▶ _The task_
Restate verbatim the lines between the one holding "0.62, 0.52), 0.95)" and the one holding "for node in", both included, and no others.

▶ _Data shown_
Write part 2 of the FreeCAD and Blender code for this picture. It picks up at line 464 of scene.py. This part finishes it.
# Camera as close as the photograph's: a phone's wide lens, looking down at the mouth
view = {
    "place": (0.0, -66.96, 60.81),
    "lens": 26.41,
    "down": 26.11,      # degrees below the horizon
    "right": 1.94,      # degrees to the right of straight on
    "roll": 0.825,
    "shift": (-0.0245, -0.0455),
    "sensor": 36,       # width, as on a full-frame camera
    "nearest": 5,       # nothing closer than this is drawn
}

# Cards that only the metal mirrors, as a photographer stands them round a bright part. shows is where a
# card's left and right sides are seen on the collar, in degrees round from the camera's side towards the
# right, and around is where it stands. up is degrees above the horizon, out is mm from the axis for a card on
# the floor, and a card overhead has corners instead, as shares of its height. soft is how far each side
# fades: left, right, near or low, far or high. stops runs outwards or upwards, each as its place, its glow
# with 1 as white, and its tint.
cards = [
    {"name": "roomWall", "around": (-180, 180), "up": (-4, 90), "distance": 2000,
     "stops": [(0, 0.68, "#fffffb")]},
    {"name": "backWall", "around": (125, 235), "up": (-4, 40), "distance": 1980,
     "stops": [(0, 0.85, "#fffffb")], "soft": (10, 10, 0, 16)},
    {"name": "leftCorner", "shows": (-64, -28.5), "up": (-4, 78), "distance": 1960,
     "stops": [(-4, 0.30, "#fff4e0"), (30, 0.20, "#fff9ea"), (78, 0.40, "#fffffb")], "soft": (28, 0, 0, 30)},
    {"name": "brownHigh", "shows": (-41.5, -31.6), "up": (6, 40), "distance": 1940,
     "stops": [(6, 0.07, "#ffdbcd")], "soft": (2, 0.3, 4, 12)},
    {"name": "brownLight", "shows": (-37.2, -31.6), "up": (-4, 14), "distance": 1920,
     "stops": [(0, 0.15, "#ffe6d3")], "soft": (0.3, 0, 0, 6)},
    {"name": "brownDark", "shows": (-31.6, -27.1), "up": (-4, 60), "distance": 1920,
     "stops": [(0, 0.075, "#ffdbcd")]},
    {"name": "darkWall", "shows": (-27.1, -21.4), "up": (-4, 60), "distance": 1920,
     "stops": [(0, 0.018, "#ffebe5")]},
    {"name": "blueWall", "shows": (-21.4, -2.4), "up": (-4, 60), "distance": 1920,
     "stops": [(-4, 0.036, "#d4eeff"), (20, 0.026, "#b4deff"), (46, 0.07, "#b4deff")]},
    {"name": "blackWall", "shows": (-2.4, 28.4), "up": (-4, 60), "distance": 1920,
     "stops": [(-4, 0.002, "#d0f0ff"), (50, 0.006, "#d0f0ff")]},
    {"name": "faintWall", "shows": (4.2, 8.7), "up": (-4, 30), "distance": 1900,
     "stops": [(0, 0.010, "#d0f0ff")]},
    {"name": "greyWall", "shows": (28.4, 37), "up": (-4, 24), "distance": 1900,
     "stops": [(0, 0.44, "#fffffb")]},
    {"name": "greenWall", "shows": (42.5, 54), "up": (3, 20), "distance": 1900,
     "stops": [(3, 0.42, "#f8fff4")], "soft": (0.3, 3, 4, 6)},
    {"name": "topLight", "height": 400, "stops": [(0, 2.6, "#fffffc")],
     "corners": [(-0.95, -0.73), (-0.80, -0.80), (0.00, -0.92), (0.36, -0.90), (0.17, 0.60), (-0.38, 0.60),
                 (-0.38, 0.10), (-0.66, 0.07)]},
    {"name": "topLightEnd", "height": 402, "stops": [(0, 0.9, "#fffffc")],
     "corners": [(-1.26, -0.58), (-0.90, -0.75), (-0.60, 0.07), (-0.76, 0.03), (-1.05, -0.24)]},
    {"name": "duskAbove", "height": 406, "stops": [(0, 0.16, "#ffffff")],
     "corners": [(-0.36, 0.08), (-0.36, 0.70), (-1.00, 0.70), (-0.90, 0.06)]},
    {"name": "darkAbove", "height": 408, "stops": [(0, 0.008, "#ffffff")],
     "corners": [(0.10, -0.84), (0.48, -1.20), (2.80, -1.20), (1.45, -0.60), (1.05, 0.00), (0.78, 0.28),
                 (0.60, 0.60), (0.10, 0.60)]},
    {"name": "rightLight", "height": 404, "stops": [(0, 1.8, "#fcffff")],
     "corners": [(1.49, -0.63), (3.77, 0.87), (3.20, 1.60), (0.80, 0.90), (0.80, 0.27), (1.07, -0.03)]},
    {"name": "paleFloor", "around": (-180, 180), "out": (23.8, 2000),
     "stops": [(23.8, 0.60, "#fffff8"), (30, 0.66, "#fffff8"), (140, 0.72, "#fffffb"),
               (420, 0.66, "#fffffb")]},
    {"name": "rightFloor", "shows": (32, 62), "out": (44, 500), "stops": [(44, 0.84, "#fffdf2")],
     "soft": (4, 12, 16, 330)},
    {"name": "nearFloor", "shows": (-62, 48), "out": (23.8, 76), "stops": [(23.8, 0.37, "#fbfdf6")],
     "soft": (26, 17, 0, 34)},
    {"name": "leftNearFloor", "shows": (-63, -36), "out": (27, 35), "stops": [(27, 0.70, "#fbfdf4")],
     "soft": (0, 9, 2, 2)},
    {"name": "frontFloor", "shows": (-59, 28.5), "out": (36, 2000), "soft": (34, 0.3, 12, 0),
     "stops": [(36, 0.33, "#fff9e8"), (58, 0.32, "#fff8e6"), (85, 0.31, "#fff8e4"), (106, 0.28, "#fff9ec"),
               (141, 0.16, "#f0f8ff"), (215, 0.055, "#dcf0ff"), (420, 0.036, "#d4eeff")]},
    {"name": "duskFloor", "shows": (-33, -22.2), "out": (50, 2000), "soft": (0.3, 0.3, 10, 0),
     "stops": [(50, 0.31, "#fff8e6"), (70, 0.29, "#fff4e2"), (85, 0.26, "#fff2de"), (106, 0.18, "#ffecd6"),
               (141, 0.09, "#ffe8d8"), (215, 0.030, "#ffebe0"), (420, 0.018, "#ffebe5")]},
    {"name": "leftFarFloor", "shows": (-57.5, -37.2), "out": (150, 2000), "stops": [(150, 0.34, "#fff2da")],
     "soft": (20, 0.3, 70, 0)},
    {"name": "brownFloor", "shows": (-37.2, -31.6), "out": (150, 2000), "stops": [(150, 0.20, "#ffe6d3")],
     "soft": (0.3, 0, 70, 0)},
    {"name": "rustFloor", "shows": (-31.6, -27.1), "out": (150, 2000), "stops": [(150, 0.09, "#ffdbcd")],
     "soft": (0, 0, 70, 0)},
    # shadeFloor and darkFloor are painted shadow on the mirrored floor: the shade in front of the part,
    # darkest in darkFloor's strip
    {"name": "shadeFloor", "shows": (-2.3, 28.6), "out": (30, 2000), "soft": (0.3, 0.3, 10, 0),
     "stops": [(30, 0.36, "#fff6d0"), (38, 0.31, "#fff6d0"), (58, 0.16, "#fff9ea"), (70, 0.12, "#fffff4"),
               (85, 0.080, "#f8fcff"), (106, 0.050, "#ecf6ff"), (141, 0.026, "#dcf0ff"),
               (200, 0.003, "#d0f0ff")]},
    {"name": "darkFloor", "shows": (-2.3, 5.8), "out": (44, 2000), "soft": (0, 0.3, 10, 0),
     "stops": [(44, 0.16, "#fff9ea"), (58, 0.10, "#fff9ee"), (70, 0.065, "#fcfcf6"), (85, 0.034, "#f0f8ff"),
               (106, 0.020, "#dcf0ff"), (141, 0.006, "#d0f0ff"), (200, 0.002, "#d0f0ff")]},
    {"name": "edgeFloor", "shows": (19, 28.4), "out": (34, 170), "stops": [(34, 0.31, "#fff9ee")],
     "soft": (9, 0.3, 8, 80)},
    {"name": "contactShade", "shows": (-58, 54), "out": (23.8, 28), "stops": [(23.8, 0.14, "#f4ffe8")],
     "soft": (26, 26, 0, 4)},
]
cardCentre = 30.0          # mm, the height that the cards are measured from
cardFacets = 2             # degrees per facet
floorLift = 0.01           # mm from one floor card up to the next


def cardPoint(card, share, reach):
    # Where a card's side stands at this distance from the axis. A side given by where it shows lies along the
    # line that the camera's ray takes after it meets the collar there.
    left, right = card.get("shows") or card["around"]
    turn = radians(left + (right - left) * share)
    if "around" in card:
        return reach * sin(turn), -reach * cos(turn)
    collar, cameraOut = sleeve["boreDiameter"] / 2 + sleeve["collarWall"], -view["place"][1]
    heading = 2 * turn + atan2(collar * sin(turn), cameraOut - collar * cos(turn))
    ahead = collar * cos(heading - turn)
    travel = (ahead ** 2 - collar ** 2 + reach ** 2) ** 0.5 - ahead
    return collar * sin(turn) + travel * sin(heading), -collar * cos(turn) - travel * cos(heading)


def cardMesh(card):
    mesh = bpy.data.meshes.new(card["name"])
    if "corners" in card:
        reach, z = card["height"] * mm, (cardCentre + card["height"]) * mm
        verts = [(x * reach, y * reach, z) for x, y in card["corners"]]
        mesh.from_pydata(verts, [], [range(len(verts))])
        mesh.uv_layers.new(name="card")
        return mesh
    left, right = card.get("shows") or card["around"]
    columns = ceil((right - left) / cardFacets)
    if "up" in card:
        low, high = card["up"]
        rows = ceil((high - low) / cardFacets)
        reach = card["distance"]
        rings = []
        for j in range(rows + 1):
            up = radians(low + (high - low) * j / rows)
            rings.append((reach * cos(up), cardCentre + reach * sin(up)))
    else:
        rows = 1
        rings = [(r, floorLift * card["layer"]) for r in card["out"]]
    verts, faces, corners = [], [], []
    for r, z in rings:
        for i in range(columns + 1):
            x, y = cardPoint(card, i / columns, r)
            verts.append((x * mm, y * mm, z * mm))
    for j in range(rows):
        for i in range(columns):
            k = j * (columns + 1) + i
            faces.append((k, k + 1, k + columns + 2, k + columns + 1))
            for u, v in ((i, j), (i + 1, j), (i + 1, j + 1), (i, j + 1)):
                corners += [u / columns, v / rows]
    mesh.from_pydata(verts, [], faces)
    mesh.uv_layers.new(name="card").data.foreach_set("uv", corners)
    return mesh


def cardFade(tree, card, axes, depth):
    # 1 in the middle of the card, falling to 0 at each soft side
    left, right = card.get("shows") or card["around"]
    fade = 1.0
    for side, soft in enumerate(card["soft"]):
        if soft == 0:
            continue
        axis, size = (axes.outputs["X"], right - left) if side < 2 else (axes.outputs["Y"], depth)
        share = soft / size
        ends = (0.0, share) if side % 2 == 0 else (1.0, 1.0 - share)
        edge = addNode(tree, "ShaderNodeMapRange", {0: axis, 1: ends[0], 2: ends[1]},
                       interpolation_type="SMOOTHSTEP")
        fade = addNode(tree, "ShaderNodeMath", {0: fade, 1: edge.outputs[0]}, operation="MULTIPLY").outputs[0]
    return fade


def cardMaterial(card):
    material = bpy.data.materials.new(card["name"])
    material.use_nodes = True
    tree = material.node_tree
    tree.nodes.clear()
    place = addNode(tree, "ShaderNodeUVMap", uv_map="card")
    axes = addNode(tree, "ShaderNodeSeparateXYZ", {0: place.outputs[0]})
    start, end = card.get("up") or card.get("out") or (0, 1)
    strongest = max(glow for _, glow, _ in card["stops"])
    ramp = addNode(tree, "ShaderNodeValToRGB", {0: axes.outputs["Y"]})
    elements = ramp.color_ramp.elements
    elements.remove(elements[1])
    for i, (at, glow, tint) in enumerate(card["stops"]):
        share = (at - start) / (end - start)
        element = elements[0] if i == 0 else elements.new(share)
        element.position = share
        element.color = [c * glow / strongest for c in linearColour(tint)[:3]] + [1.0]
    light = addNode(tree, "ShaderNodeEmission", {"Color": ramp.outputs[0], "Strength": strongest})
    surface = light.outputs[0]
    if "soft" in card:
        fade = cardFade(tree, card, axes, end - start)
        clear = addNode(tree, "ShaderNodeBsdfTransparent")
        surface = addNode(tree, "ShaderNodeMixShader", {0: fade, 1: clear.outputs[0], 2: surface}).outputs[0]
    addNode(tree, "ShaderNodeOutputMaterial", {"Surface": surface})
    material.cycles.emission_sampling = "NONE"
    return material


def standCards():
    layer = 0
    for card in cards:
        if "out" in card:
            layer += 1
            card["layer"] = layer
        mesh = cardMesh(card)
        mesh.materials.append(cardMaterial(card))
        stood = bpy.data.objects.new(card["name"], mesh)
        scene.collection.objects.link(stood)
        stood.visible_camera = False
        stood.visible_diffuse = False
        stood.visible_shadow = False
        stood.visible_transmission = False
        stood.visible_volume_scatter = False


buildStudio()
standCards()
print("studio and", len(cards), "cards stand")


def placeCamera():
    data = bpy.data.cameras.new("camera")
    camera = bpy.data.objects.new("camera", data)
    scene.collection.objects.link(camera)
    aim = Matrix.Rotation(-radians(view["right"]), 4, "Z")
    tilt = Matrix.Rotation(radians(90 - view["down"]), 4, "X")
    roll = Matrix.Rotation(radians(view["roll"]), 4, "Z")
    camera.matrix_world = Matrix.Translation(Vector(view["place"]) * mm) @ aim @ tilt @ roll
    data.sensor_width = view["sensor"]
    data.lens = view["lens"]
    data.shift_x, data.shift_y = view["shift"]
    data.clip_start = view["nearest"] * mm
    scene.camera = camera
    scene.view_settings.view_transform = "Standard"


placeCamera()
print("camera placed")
==
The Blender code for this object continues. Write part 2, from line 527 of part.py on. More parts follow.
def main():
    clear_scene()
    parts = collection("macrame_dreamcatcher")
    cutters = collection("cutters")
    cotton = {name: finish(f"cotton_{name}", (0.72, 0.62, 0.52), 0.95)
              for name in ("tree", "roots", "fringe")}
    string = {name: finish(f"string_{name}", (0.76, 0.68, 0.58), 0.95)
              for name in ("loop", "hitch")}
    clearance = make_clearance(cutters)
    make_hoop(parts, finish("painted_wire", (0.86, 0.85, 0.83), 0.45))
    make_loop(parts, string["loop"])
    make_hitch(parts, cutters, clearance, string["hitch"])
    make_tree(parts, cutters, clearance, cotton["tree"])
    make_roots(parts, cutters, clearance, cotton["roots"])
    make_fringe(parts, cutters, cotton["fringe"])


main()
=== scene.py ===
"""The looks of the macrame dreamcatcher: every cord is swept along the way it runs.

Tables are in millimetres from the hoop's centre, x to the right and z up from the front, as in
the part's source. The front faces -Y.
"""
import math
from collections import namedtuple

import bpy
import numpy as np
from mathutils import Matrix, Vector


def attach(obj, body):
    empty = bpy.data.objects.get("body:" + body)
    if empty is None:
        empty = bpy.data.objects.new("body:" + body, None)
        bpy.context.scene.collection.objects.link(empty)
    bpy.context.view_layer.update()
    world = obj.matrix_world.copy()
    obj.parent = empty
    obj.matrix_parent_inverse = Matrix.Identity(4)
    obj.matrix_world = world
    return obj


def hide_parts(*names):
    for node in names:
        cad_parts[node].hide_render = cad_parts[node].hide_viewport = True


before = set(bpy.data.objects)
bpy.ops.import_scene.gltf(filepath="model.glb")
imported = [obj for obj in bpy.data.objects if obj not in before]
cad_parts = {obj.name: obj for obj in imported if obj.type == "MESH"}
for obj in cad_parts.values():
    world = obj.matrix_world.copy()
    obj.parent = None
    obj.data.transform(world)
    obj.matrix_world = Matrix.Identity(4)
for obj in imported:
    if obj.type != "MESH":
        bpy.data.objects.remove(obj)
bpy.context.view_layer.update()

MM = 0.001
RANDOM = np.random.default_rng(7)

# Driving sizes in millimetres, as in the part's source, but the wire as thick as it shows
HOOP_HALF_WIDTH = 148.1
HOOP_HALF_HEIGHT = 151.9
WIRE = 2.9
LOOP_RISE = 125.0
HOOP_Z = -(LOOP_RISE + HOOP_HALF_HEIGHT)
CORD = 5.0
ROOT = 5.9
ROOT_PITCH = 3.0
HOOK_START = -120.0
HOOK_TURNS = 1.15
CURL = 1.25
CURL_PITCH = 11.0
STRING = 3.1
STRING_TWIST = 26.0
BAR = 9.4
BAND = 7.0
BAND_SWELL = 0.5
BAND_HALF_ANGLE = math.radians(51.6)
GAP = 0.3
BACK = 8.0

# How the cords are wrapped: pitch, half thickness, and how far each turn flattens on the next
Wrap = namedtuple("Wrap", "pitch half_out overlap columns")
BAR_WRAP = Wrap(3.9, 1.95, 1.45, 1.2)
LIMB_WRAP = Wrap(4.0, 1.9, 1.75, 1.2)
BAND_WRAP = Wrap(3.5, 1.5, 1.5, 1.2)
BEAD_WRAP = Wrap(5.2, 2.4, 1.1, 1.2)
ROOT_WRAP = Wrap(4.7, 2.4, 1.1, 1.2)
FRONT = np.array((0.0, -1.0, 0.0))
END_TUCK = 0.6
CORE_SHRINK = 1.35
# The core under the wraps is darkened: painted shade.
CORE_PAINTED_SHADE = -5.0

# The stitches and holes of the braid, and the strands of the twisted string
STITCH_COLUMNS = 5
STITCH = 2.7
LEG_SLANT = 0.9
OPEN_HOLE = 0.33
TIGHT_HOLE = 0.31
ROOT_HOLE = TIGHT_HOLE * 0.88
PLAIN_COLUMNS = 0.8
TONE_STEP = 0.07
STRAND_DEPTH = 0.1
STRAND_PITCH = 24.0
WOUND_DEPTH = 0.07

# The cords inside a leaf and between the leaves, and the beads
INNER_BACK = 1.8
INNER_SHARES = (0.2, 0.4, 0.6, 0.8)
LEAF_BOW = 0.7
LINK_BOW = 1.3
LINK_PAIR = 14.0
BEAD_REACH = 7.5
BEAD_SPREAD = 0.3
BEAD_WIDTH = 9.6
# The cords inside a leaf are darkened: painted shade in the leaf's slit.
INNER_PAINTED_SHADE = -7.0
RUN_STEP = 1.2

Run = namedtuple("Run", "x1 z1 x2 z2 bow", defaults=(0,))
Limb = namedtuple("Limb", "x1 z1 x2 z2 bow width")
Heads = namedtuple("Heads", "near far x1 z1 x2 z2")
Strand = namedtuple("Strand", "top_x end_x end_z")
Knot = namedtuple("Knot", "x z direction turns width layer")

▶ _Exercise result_
    cotton = {name: finish(f"cotton_{name}", (0.72, 0.62, 0.52), 0.95)
              for name in ("tree", "roots", "fringe")}
    string = {name: finish(f"string_{name}", (0.76, 0.68, 0.58), 0.95)
              for name in ("loop", "hitch")}
    clearance = make_clearance(cutters)
    make_hoop(parts, finish("painted_wire", (0.86, 0.85, 0.83), 0.45))
    make_loop(parts, string["loop"])
    make_hitch(parts, cutters, clearance, string["hitch"])
    make_tree(parts, cutters, clearance, cotton["tree"])
    make_roots(parts, cutters, clearance, cotton["roots"])
    make_fringe(parts, cutters, cotton["fringe"])


main()
=== scene.py ===
"""The looks of the macrame dreamcatcher: every cord is swept along the way it runs.

Tables are in millimetres from the hoop's centre, x to the right and z up from the front, as in
the part's source. The front faces -Y.
"""
import math
from collections import namedtuple

import bpy
import numpy as np
from mathutils import Matrix, Vector


def attach(obj, body):
    empty = bpy.data.objects.get("body:" + body)
    if empty is None:
        empty = bpy.data.objects.new("body:" + body, None)
        bpy.context.scene.collection.objects.link(empty)
    bpy.context.view_layer.update()
    world = obj.matrix_world.copy()
    obj.parent = empty
    obj.matrix_parent_inverse = Matrix.Identity(4)
    obj.matrix_world = world
    return obj


def hide_parts(*names):
    for node in names:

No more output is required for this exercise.